Now we are running around to finish the final details before we go, from preparing videos and decor for the church to coordinating details with the participants. The participants are Christian artists from all over Europe, and meeting with them and hearing how they are influencing their countries for God is one of my favourite things that we do as a team. The more I travel around, the more I understand that proximity is not what is important in friendships. Having the same heart and desire, which we have with these artists, is much more important. Also, Europe is so small that we end up seeing each other throughout the year in different locations. On the one hand, I hate how small the Christian artistic community is in Europe, but on the other, I enjoy running into my friends in random nations, as well.

This is such a rushed update in the midst of everything else, but I wanted to let everybody know what we are doing so that you know what for what you can pray. Please pray for the Gathering, which is from 26-29 October in Rome. Pray for Melody and I, who are coordinating, along with the team that is going ahead of time to prepare the venue, and for our whole Discipleship Training School, who are attending this year. Please also pray for us as our base grows. God is opening more doors with us, and we are learning how to move in new ways. Walter, a friend from YWAM Argentina, spoke to us about having new wineskins for the new wine we are being given, and we want to learn to be flexible as God shows us what His will is in London.

Cancelo chatting with some of our homeless neighbours in the square outside our house.

Everybody's shoes in the front hall of the house on Friday, the day everybody comes to us.

St Pancras, the massive train station just down the street from the house

Saturday, October 1, 2016

shining brighter

When I heard that we were going on outreach to Brighton directly after Bones and the June internship graduation, I had mixed feelings. The first was one of exhaustion – I just wanted to go home to a bed. But then I remembered that I didn’t have a home yet (We received our third house, a house in King’s Cross, on 19 September, and that is the home that I am currently living in), and I also remembered that I love Brighton. Brighton is a seaside city just an hour south of London. It is full of artists and cafes and people who are keen to stop for a chat. Juliette and I led an outreach there in 2014, and it was the time when the team became a cohesive unit rather than a group of 12 individuals.

The week that we spent in Brighton this year ended up being warm and sunny. We stayed in a small church in Fishersgate, a town just to the west of Brighton and Hove (the technical name for the two cities who run into each other on the seaside) and worked with a church from Hove that was having an evangelistic outreach week. The church has spent a lot of time in prayer and doing evangelism in the area, and the difference in the city now, as compared to two years ago, is noticeable. They have been so faithful to do what God told them to do!

One of the most surprising parts of our time in Hove was the openness of the people to hear about Jesus. Whilst we were lingering after a time of evangelism, two people approached some of us to ask us about Jesus. We thought that evangelism was over, but they had questions about Jesus that they wanted answered. Several people were also saved during the evangelism times that we did with the church, and others were healed or committed to returning to church.

There is revival happening in some parts of the UK. People are returning to church in large numbers.
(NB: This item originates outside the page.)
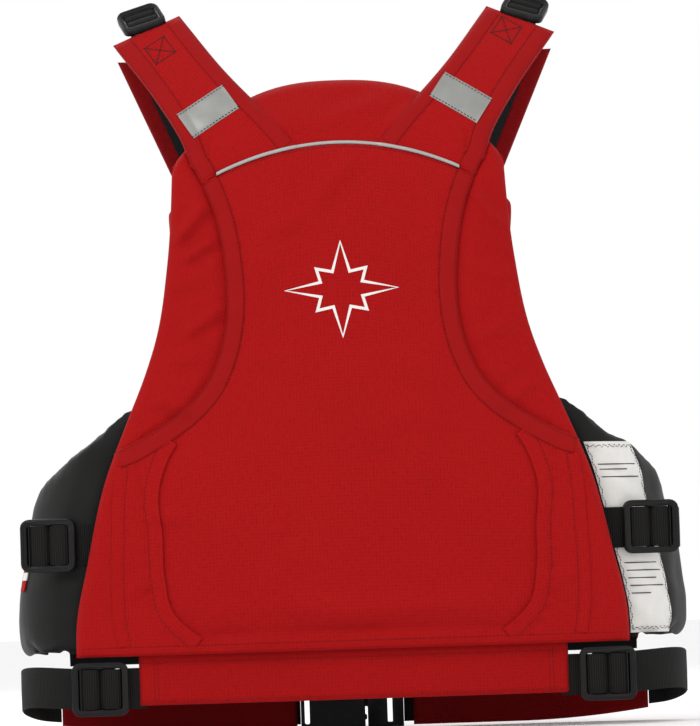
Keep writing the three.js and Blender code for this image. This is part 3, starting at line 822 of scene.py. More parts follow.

While we have not seen this yet in London, it was so encouraging to get out of London and to see what God is doing across this nation. We have been praying for the hearts of the British people for so long, praying against the apathy that our generation has towards God and religion in general, and God is answering that prayer.

London often feels very self-important. There are so many different nationalities and religions here, and it is the centre of the UK (and, in some ways, of the world) for finance, business, fashion, politics, arts, etc. But a move towards Christ in the UK doesn’t have to start in London. In fact, it seems as if it isn’t. While we see growing numbers of Muslims moving to London daily, a church in Reading has seen over a thousand people join it since late spring. While we hit the streets of Camden weekly to invite people to church and celebrate when one of them shows up, churches around the UK are seeing dozens come home.

God is so faithful to us. In Brighton, He reminded me that He is the God of my seasons. He knows me. He knows what revives my soul. He knows that I pray for the hearts of English people to be transformed, to be radically changed by an encounter with Him. And He knew that, as much as I wanted to sleep in a bed, what would really restore me would be to watch people come to know Him. At one point during evangelism, I watched as the pastor of the Hove church led two women to Christ. I turned to the side and saw Carrie praying for a man, then turned further and saw Anna, one of our DTS students, praying for another man. Behind me, several of the other staff and students were playing worship and improvising dance. The presence of God on that shopping street in Hove was so great that all I had to do was turn in a circle to see Him moving. 


Anna talking to a woman in evangelism.

The pastor, Mario, praying with a guy who met Jesus.

The traditional beach huts of Hove

Carrie and Juliette leading us home from a DTS teaching we had by the sea.

Me with one of the girls I mentor, Brennan.